El Júcar y el Huécar abrazan Cuenca, entre hoces y casas colgadas al abismo de los acantilados rocosos. Sin hurgar demasiado, nos llegan nombres propios de sus pueblos dedicados a tener alfares. Priego, sus alfares y Joaquín Magán Ocaña, cuarto alfarero de una generación de alfareros perdurando a través del tiempo. Tiempo que atesora Evelio López de Mota del Cuervo, con la técnica de urdido sobre torno de rueda de cruces, que aprendió de su madre.
Alfares y alfareros de España, tantas veces olvidados y dejados a su suerte, como a casi todos los creadores. Caídos en esa desgracia de la exportación de lo extranjero actualmente. Infravalorados, como en tiempos de Miguel de Cervantes.
Los siglos se suceden y al rebuscar en su memoria y en los libros que recogen la Historia vemos que los cambios no son tan variados.
Sí es cierto, que las huchas de barro, siguen gustando a los niños que juegan con videoconsolas informáticas. Y las cajitas de cerámica y joyeros, vasos y jarras con diseños actuales, son piezas artesanales y artísticas que sostienen sus manos. Y en los armarios de cocinas todavía hay quien dispone platos de cerámica y loza de los alfares españoles.

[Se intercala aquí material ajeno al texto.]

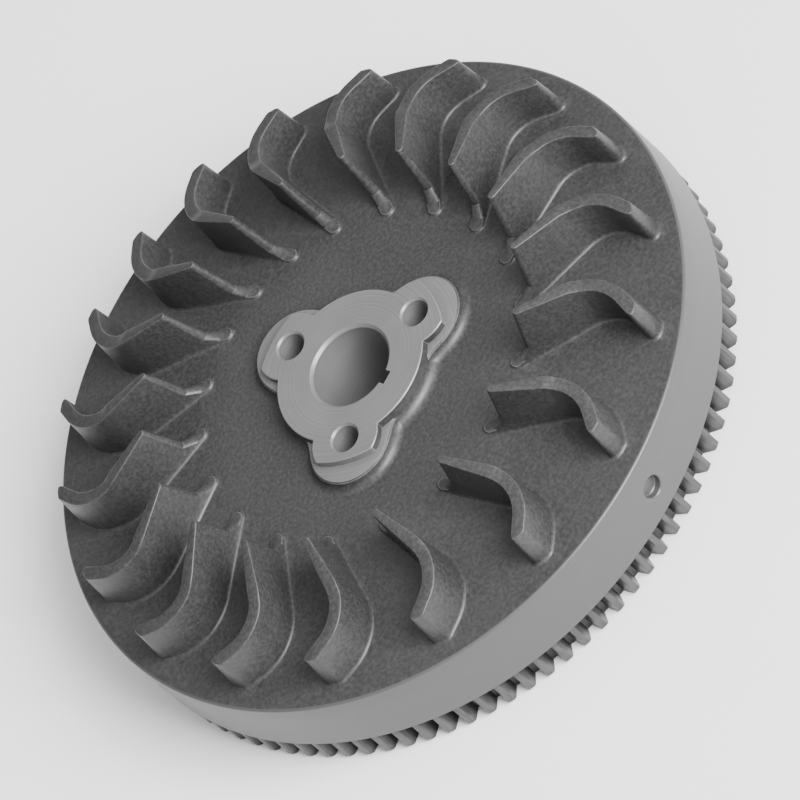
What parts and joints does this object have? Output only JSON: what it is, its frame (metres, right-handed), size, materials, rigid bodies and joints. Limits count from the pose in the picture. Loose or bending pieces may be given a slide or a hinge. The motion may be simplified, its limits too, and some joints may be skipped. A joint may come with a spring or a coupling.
{
  "type": "fan flywheel",
  "caption": "Cast fan flywheel with curved cooling vanes, shrunk-on starter ring gear, keyed and bolted hub, and an alternator magnet ring in its hollow back.",
  "frame": {"origin": "crank axis, in the plane of the rim's back face", "axes": "+Z along the crank axis, out of the fan side; -Y towards the keyway and the timing hole"},
  "size_m": [0.248, 0.248, 0.0649],
  "materials": {
    "cast_iron": "as cast, with machined faces",
    "gear_steel": "hobbed and hardened",
    "ring_steel": "pressed, zinc plated",
    "cage_plastic": "moulded",
    "keeper_steel": "pressed",
    "screw_steel": "black oxide",
    "ferrite": "sintered and ground"
  },
  "bodies": {
    "root": {"flywheel_casting": "cast_iron", "ring_gear": "gear_steel", "magnet_ring": "ring_steel", "magnet_cage": "cage_plastic", "magnet_keeper": "keeper_steel", "ring_screws": "screw_steel", "magnet_01": "ferrite", "magnet_02": "ferrite", "magnet_03": "ferrite", "magnet_04": "ferrite", "magnet_05": "ferrite", "magnet_06": "ferrite", "magnet_07": "ferrite", "magnet_08": "ferrite", "magnet_09": "ferrite", "magnet_10": "ferrite", "magnet_11": "ferrite", "magnet_12": "ferrite", "magnet_13": "ferrite", "magnet_14": "ferrite", "magnet_15": "ferrite", "magnet_16": "ferrite"}
  },
  "joints": []
}
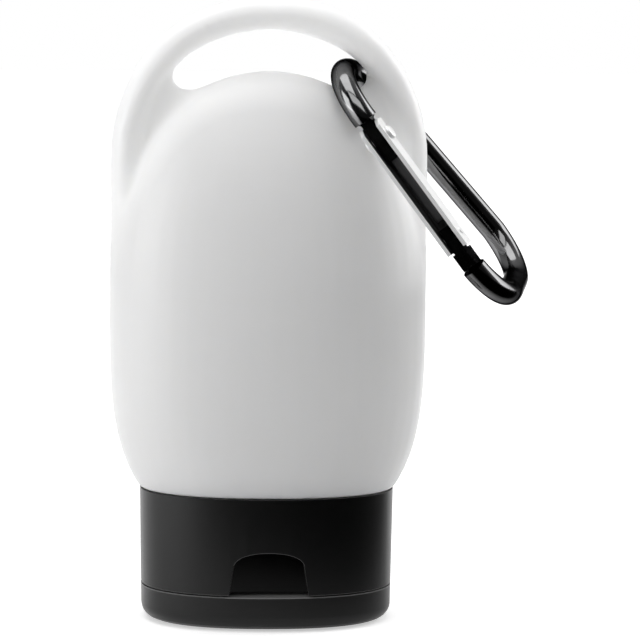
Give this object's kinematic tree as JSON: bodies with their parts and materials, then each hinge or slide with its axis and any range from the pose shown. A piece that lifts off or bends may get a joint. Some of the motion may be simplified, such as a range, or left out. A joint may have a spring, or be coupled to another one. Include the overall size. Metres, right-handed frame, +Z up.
{
  "type": "sunscreen bottle",
  "caption": "Small carry-along lotion bottle, standing on its flip-lid closure, with an arched carrying handle that a spring-gate carabiner hangs in",
  "frame": {"origin": "middle of the lid's flat underside, on the ground and on the bottle's axis", "axes": "+Z up, +X to the right seen from the front, -Y the front with the thumb recess"},
  "size_m": [0.068, 0.03, 0.0998],
  "materials": {
    "bottle_white": "satin",
    "closure_black": "matte",
    "carabiner_black": "gloss",
    "gate_silver": "polished",
    "spring_steel": "satin"
  },
  "bodies": {
    "bottle": {"bottle": "bottle_white", "closure_base": "closure_black", "lid_hinge_film": "closure_black"},
    "lid": {"flip_lid": "closure_black"},
    "carabiner": {"carabiner_frame": "carabiner_black", "gate_rivet": "gate_silver", "gate_spring": "spring_steel"},
    "gate": {"carabiner_gate": "gate_silver", "gate_latch_pin": "gate_silver"}
  },
  "joints": [
    {"name": "lid_hinge", "type": "hinge", "parent": "bottle", "child": "lid", "pos_m": [0, 0.0132, 0.0056], "axis": [1, 0, 0], "range_deg": [0, 150], "deforming": ["lid_hinge_film"]},
    {"name": "carabiner_swing", "type": "hinge", "parent": "bottle", "child": "carabiner", "pos_m": [0.01185, 0, 0.08805], "axis": [0, -1, 0], "range_deg": [0, 140]},
    {"name": "gate_hinge", "type": "hinge", "parent": "carabiner", "child": "gate", "pos_m": [0.01708, -0.00812, 0.07775], "axis": [0.7391, -0.2932, 0.6064], "range_deg": [0, 22], "stiffness_Nm_per_rad": 0.002, "springref_deg": -28.65, "deforming": ["gate_spring"]}
  ]
}
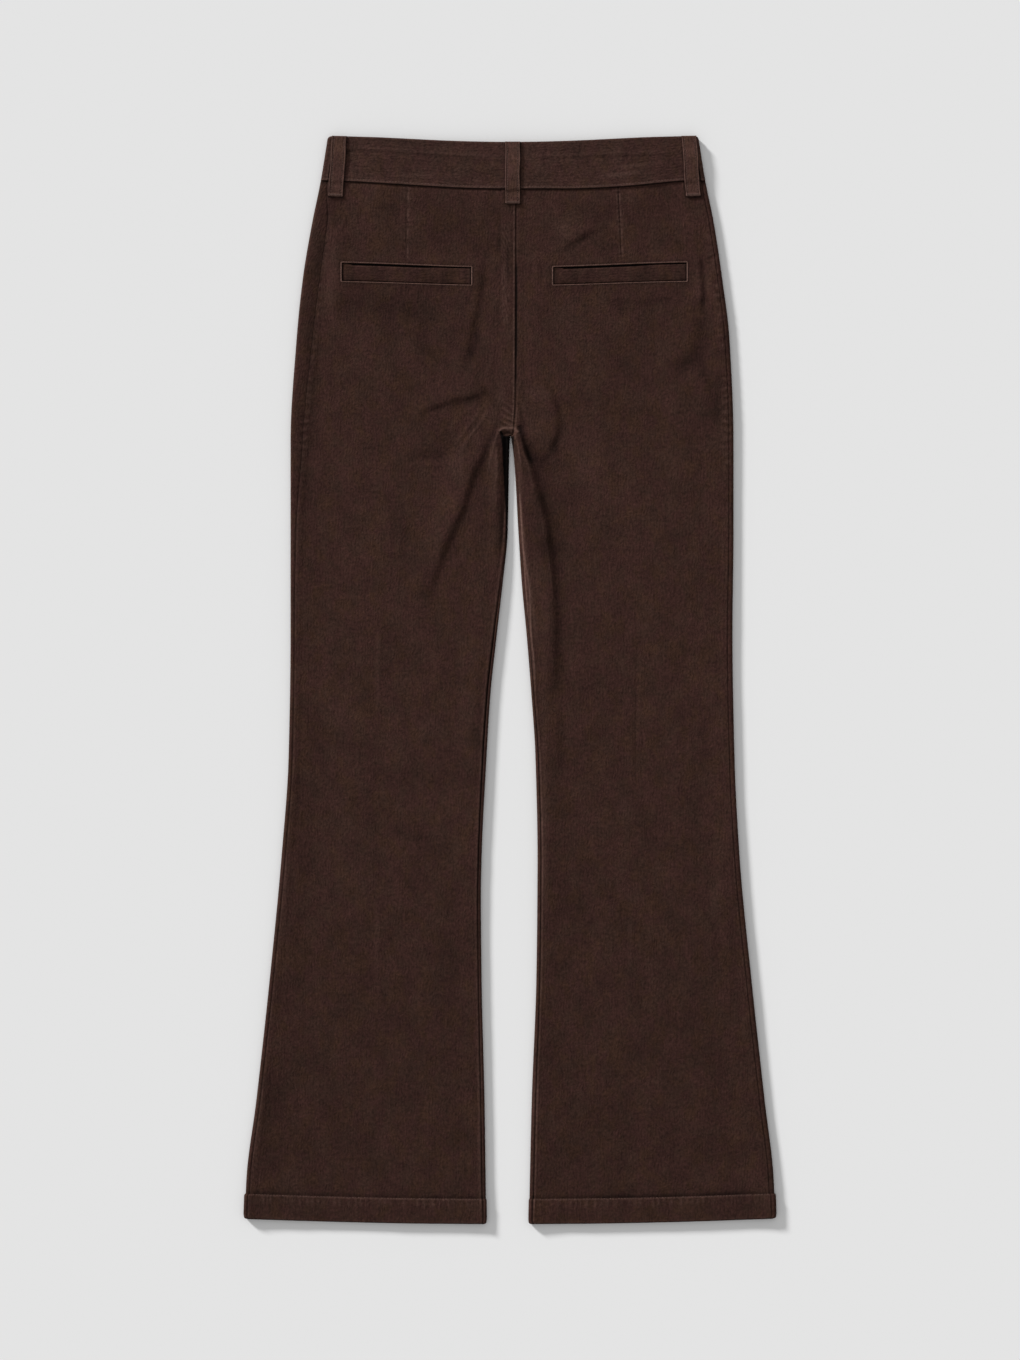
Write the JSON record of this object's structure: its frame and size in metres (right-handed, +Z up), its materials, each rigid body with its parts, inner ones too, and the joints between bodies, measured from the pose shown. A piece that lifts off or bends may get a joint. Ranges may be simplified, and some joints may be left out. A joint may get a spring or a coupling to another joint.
{
  "type": "flared needlecord trousers laid flat",
  "caption": "Flared needlecord trousers laid flat, back up, with welt pockets, belt loops, darts, a flat waistband and plain turned-up hems.",
  "frame": {"origin": "on the surface that the trousers lie on, below the middle of their box", "axes": "+Z up from the surface, +Y towards the waist, +X towards the wearer's right leg, which is the picture's right"},
  "size_m": [0.5248, 1.0699, 0.0115],
  "materials": {
    "needlecord": "fine upright ribs with a soft pile",
    "needlecord_band": "fine ribs running along the strip",
    "needlecord_loop": "fine ribs, edges stitched",
    "zip_tape": "woven tape with a nylon coil",
    "zip_metal": "brushed",
    "horn": "dark horn, satin"
  },
  "bodies": {
    "root": {"back_left": "needlecord", "back_right": "needlecord", "front_left": "needlecord", "front_right": "needlecord", "waistband_back": "needlecord_band", "waistband_front_left": "needlecord_band", "waistband_front_right": "needlecord_band", "loop_center": "needlecord_loop", "loop_left": "needlecord_loop", "loop_right": "needlecord_loop", "loop_front_left": "needlecord_loop", "loop_front_right": "needlecord_loop", "welt_left": "needlecord_band", "welt_right": "needlecord_band", "fly_shield": "needlecord", "zip": "zip_tape", "zip_slider": "zip_metal", "button": "horn"}
  },
  "joints": []
}
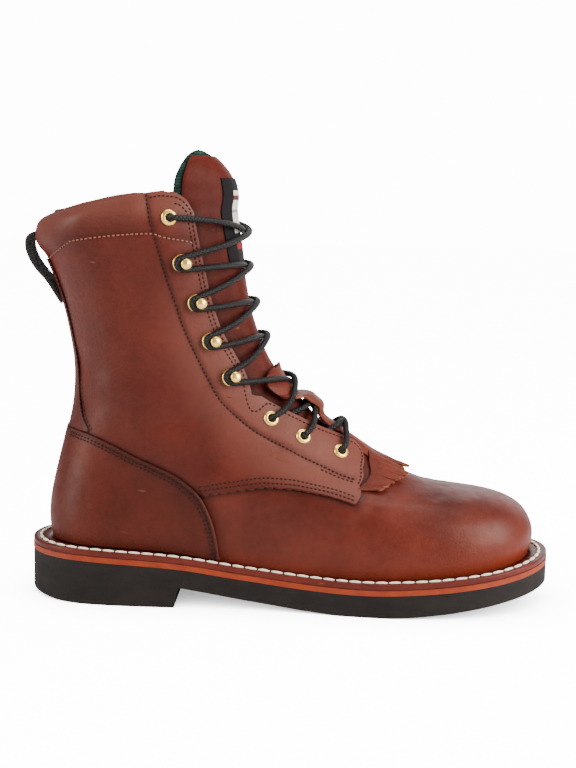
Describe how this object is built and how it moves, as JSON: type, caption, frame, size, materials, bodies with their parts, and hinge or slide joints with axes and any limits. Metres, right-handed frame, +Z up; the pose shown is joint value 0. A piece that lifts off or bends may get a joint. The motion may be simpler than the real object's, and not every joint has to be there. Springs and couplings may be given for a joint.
{
  "type": "lace-up work boot",
  "caption": "Right-foot leather lace-up work boot with a high padded shaft, kiltie flap, hooks and eyelets, stitched welt, and a rubber sole with a low block heel.",
  "frame": {"origin": "middle of the heel's flat underside, on the floor", "axes": "+X from heel to toe, +Z up, -Y to the outer side of the foot"},
  "size_m": [0.3125, 0.1118, 0.2655],
  "materials": {
    "upper_leather": "smooth oiled reddish brown leather, slight gloss",
    "counter_leather": "smooth oiled dark red-brown leather, slight gloss",
    "kiltie_leather": "soft orange-tan leather, matt edges",
    "outsole_rubber": "moulded charcoal rubber, matt, faint scuffs",
    "midsole_crepe": "orange-tan rubber layer, sanded edge",
    "welt_leather": "dark red-brown welt strip, waxed edge",
    "insole_leather": "tan insole board and sock",
    "webbing": "dark brown woven webbing",
    "lace_braid": "dark brown round braided lace",
    "label_cloth": "plain woven cloth label",
    "brass": "polished pale gold metal"
  },
  "bodies": {
    "root": {"upper": "upper_leather", "backstay": "upper_leather", "tongue": "upper_leather", "counter": "counter_leather", "kiltie": "kiltie_leather", "outsole": "outsole_rubber", "midsole": "midsole_crepe", "welt": "welt_leather", "insole": "insole_leather", "pull_loop": "webbing", "tongue_label": "label_cloth", "eyelet_outer_1": "brass", "hook_outer_1": "brass", "eyelet_outer_2": "brass", "hook_outer_2": "brass", "eyelet_outer_3": "brass", "hook_outer_3": "brass", "eyelet_outer_4": "brass", "hook_outer_4": "brass", "eyelet_inner_1": "brass", "hook_inner_1": "brass", "eyelet_inner_2": "brass", "hook_inner_2": "brass", "eyelet_inner_3": "brass", "hook_inner_3": "brass", "eyelet_inner_4": "brass", "hook_inner_4": "brass", "lace_crossing_1": "lace_braid", "lace_crossing_2": "lace_braid", "lace_crossing_3": "lace_braid", "lace_crossing_4": "lace_braid", "lace_crossing_5": "lace_braid", "lace_crossing_6": "lace_braid", "lace_crossing_7": "lace_braid"}
  },
  "joints": []
}
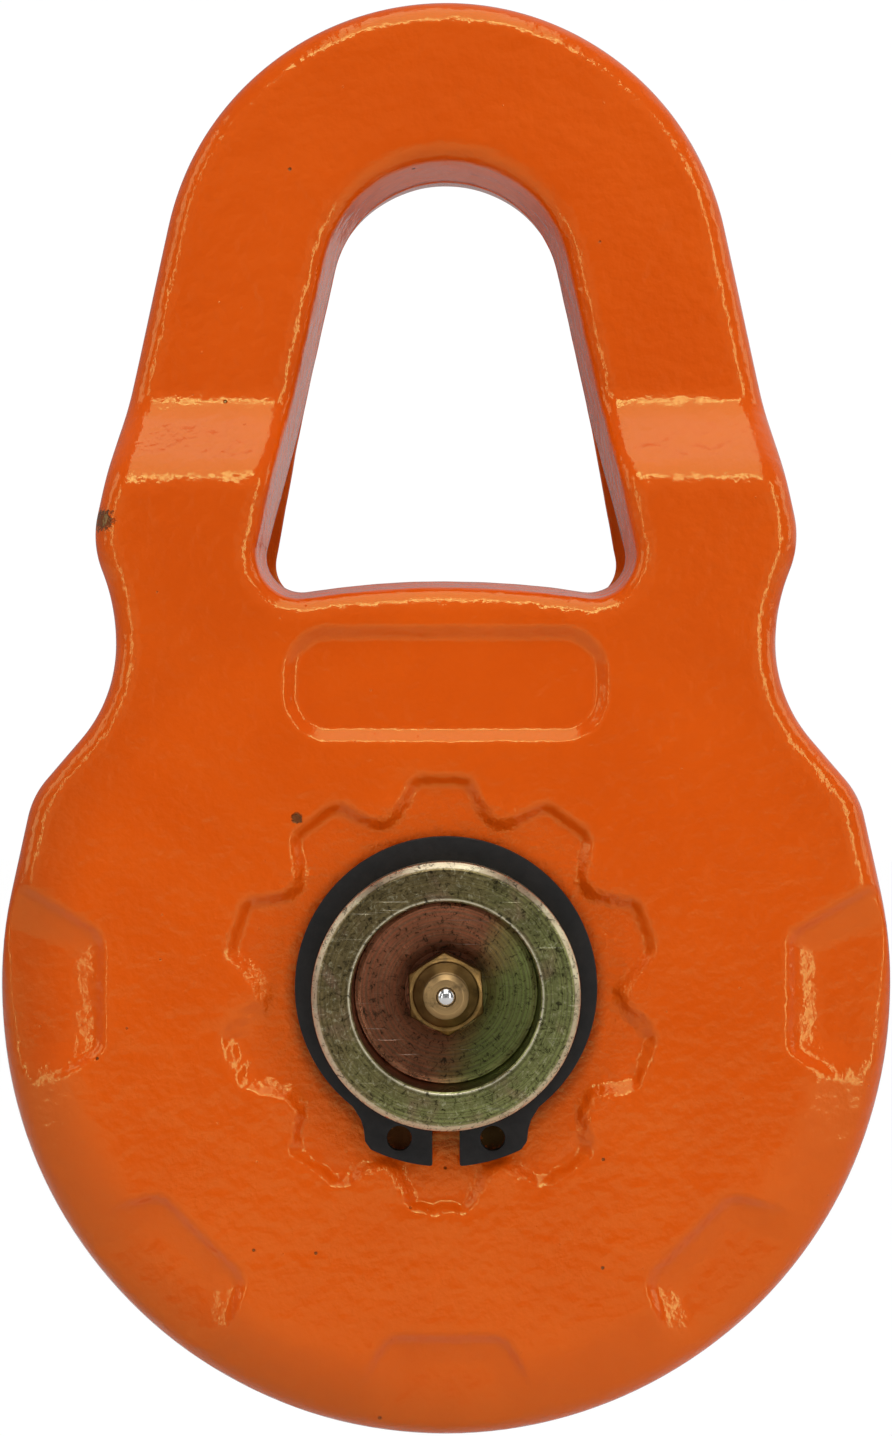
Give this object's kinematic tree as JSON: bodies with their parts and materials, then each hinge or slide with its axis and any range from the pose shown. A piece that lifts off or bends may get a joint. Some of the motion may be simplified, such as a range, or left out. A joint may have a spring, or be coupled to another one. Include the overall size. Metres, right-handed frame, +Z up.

Escribimos sobre la vida y sus pequeñas historias de cada día, quizá, para que entre lo escrito, los escribidores recojamos el latido de todo lo que nos emociona y hace personas. También para dejar constancia de ese viaje personal de los gremios ignorados que generación tras generación cogen el testigo de continuar la tradición de miles de años, sin ignorar que a pesar del olvido algunos serán recordados cuando el polvo de la vida nos convierta en barro.